CSAS further alleged that Randall and Miley:

knew or should have known that (a) Plaintiff and the other class members had not given express invitation or permission for Defendants or anybody else to fax advertisements about Defendants’ goods or services, (b) that Plaintiff and the other class members did not have an established business relationship, and (c) that [the faxes sent by the Defendants were] an advertisement.

Randall and Miley were insured under a commercial general liability policy issued by Nationwide Mutual Insurance Company (Nationwide), which provided coverage for “bodily injury” and “property damage,” but only if such damage was caused by an “occurrence.” An “occurrence” was defined as “an accident, including continuous or repeated exposure to substantially the same general harmful conditions.”  “Bodily injury’ or ‘property damage’ expected or intended from the standpoint of the insured” was excluded from coverage.

Nationwide denied the insureds’ claim for coverage and filed a declaratory judgment action in federal court in Pennsylvania.  The District Court granted Nationwide’s motion for summary judgment, finding that the transmission of unsolicited faxes was intentional and therefore not covered under the policy.  The insureds appealed to the Third Circuit.

The Court began its analysis by noting: “In Pennsylvania damages may not be recovered under an “accidental coverage” policy if the insured acted intentionally. Courts consider whether the insured “desired to cause the consequences of his act or if he acted knowing that such consequences were substantially certain to result.”

Observing that the case was virtually indistinguishable from its prior case, Melrose Hotel Co. v. St.
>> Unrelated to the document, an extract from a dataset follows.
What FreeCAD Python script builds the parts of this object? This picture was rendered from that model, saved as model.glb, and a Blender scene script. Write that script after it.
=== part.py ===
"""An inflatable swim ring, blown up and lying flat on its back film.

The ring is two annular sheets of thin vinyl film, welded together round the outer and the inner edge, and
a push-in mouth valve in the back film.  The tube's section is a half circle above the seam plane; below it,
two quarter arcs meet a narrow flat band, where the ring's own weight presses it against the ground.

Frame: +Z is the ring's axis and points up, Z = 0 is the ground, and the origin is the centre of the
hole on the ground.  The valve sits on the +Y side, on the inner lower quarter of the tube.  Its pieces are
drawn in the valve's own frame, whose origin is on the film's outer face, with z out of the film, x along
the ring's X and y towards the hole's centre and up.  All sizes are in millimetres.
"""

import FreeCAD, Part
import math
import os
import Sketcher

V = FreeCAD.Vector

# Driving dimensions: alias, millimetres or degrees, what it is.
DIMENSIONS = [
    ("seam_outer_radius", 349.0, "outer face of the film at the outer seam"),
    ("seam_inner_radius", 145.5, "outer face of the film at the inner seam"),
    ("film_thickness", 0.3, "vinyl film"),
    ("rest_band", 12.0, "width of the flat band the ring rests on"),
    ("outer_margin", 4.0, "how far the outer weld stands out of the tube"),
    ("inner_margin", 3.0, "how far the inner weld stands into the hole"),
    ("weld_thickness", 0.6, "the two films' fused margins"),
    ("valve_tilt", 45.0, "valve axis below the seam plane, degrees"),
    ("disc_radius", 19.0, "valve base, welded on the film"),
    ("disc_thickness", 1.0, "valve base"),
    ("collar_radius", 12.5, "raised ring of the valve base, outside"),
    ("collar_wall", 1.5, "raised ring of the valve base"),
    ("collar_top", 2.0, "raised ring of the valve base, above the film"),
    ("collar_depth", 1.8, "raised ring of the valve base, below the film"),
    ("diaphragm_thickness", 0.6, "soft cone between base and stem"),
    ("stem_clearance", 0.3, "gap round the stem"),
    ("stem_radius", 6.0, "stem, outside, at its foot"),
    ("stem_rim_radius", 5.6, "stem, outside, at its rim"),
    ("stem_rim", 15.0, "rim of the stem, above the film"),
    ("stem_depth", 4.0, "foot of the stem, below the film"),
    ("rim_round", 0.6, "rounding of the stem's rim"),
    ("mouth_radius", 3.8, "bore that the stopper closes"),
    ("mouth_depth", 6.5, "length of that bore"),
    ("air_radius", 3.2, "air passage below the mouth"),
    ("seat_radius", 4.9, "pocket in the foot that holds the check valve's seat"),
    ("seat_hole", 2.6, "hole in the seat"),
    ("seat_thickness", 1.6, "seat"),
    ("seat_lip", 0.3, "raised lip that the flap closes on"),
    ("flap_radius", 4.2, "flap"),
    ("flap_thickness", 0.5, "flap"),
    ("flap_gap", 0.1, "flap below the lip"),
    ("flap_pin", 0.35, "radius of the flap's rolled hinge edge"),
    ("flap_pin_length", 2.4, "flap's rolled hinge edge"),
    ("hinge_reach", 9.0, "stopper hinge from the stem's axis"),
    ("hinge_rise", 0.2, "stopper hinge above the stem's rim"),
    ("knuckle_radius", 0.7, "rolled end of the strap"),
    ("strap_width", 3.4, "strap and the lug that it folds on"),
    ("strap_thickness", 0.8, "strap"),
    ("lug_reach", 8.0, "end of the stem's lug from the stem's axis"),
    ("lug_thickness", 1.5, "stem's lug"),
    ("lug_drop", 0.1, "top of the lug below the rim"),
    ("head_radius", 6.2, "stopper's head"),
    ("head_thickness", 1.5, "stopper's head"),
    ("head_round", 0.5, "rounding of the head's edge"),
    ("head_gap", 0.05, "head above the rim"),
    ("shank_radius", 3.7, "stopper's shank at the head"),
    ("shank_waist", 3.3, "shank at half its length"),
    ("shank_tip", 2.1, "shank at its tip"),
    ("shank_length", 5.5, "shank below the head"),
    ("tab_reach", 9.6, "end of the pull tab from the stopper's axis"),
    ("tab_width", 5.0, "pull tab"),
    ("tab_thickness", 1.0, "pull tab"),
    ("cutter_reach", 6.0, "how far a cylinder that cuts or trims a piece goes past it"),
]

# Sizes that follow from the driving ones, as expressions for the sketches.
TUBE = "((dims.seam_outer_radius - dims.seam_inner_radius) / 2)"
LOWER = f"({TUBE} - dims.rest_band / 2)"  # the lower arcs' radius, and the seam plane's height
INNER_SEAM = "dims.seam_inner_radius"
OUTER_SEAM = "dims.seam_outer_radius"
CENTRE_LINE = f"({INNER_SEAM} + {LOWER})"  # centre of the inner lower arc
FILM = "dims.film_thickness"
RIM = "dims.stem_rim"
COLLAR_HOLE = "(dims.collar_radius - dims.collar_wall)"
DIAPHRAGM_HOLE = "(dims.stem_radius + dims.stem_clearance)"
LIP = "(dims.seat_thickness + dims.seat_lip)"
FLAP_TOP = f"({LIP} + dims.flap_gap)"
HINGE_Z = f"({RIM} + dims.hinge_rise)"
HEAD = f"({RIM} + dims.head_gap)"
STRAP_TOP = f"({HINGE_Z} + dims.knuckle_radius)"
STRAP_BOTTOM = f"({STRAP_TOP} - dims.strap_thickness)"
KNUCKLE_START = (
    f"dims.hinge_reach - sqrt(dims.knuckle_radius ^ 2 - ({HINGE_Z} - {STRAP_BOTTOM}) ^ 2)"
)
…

Paul Fire and Marine Insurance  Co., 432 F. Supp. 2d 488 (E.D. Pa. 2006), aff’d, 503 F.3d 339 (3d Cir. 2007),  the Court held:

CSAS’s complaint in the Class Action … contains no factual allegations that Randall… acted negligently, that the faxes were sent by accident, or that it mistakenly believed the faxes were sent with the recipients’ permission. … Accordingly, the District Court correctly found that, despite language in the Complaint that Randall… “knew or should have known” of the TCPA violations, the Complaint’s “allegations of a sophisticated scheme, alongside the inherently intentional nature of sending a fax advertisement … , [are] squarely outside the Policy’s coverage for an ‘accident’ and within the Policy’s exclusion for coverage which is ‘expected or intended.’” (bolding added)

The Court declined to follow Telecommunications Network Design Inc. v. Brethren Mutual Insurance Co., 83 Pa. D. & C. 4th 265 (Pa. Com. Pl. 2007),  a Pennsylvania trial court decision that held that questions concerning  the relationship between the insured and the third-party vendor that sent the faxes precluded a finding that the insured acted intentionally.
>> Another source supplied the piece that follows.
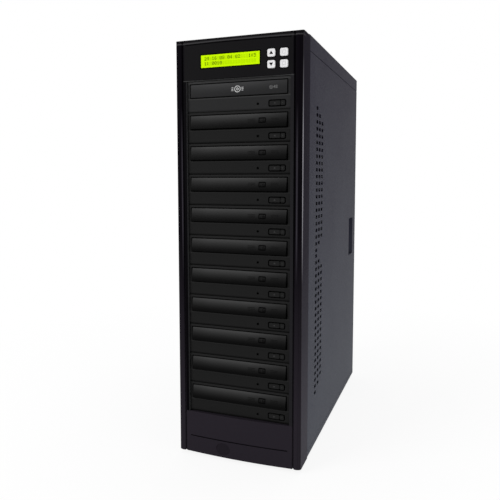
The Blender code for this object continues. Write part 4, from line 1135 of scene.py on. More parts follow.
def make_looks():
    return {
        "bezel": bezel_plastic("bezel_plastic", BEZEL_TONES, 0.34, 0.002),
        # The case paint's second colour is its painted lighter tone low down.
        "paint": painted("case_paint", (0.0116, 0.0097, 0.0212), (0.0545, 0.0585, 0.0735), 0.42, 0.012),
        "steel": galvanised("galvanised_steel", (0.6, 0.61, 0.62), 0.36),
        "writer_face": face_plastic("drive_plastic", "writer", FACE_TONES["writer"], 0.5, 0.02),
        "reader_face": face_plastic("reader_plastic", "reader", FACE_TONES["reader"], 0.5, 0.02),
        "writer_fascia": fascia_plastic("fascia_plastic", "writer", FASCIA_TONES["writer"], 0.35, 0.02),
        "reader_fascia": fascia_plastic("reader_fascia", "reader", FASCIA_TONES["reader"], 0.4, 0.02),
        "liner": trim_plastic("liner_plastic", TRIM_TONES, 0.5, 0.02),
        "tray": moulded("tray_plastic", (0.012, 0.012, 0.012), 0.35, specular=0.1),
        "eject": moulded("eject_plastic", (0.0105, 0.0105, 0.0105), 0.4, specular=0.03),
        # A near-black tone for the linings that stand in for shade in the drives' gaps.
        "well": moulded("gap_shade_plastic", (0.0008, 0.0008, 0.0008), 0.35, specular=0.005),
        "key": moulded("key_white", (0.63, 0.63, 0.635), 0.42, 1900, 0.00002, 0.2, spread=0.02),
        "ink": moulded("key_ink", (0.004, 0.004, 0.005), 0.5, specular=0.02, spread=0.05),
        "worn_ink": moulded("worn_key_ink", (0.5, 0.5, 0.5), 0.5, specular=0.1, spread=0.05),
        "pale": moulded("pale_print", (0.42, 0.42, 0.42), 0.6, specular=0.1, spread=0.05),
        "dim": moulded("dim_print", (0.13, 0.13, 0.13), 0.6, specular=0.05, spread=0.05),
        "faint": moulded("faint_print", (0.0035, 0.0035, 0.0035), 0.5, specular=0.03, spread=0.05),
        "grey": moulded("grey_print", (0.04, 0.04, 0.04), 0.6, specular=0.05, spread=0.05),
        "black": moulded("black_print", (0.0015, 0.0015, 0.0015), 0.3, specular=0.005, spread=0.05),
        "lens": moulded("lamp_lens", (0.012, 0.014, 0.012), 0.15, specular=0.1, spread=0.04),
        "lcd": lit("display_green", (0.46, 0.73, 0.0005), 0.12),
        "cell": lit("display_cell", (0.39, 0.63, 0.0005), 0.12),
        "segment": moulded("display_ink", (0.02, 0.04, 0.001), 0.4, specular=0.01, spread=0.05),
        "board": solder_mask("circuit_board", (0.012, 0.085, 0.035)),
        "fan": moulded("fan_plastic", (0.012, 0.012, 0.012), 0.5),
        "rubber": moulded("foot_rubber", (0.012, 0.012, 0.012), 0.85, 1500, 0.00008, 0.3),
        "screw": turned_metal("screw_metal", (0.56, 0.56, 0.57), 0.28),
        "brass": turned_metal("contact_brass", (0.72, 0.55, 0.3), 0.25),
        "switch": moulded("switch_plastic", (0.006, 0.006, 0.006), 0.25, specular=0.2, spread=0.06),
    }


# Front bezel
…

Unlike [Brethren Mutual], where the nature of the relationship between the policyholder and the third-party vendor was unknown, here the relationship between Randall … and the third-party vendor is well defined – the Class Action Complaint explicitly alleges Miley’s involvement with the fax transmissions. Additionally, in Brethren Mutual the plaintiff amended the underlying complaint to include the third party vendor as a defendant, suggesting that the plaintiff considered the vendor to have committed wrongdoing separate from the policyholder. Here the Class Action Complaint names only Randall … and Miley as defendants and in no way suggests that Randall… negligently hired a third party that, unbeknownst to it, acted unlawfully.

The Court also noted that to trigger coverage for allegedly negligent conduct, the resultant damages still must be fortutious.  Because the damages caused by sending faxes were reasonably foreseeable, they were not fortuitous. “ While [the insureds] might not have intended to violate the TCPA, they did intend to send the faxes and knew that sending them would use the recipients’ paper, toner, and time.”  Therefore, Nationwide had no duty to defend or indemnify.

We noted in a recent post that TCPA lawsuits are on the rise.  As we discussed in Call Me, Maybe? A Nationwide Survey of Insurance Coverage for TCPA Class Actions, the availability of insurance coverage  for TCPA claims will depend on the specific policy at issue, as well as the relevant state law.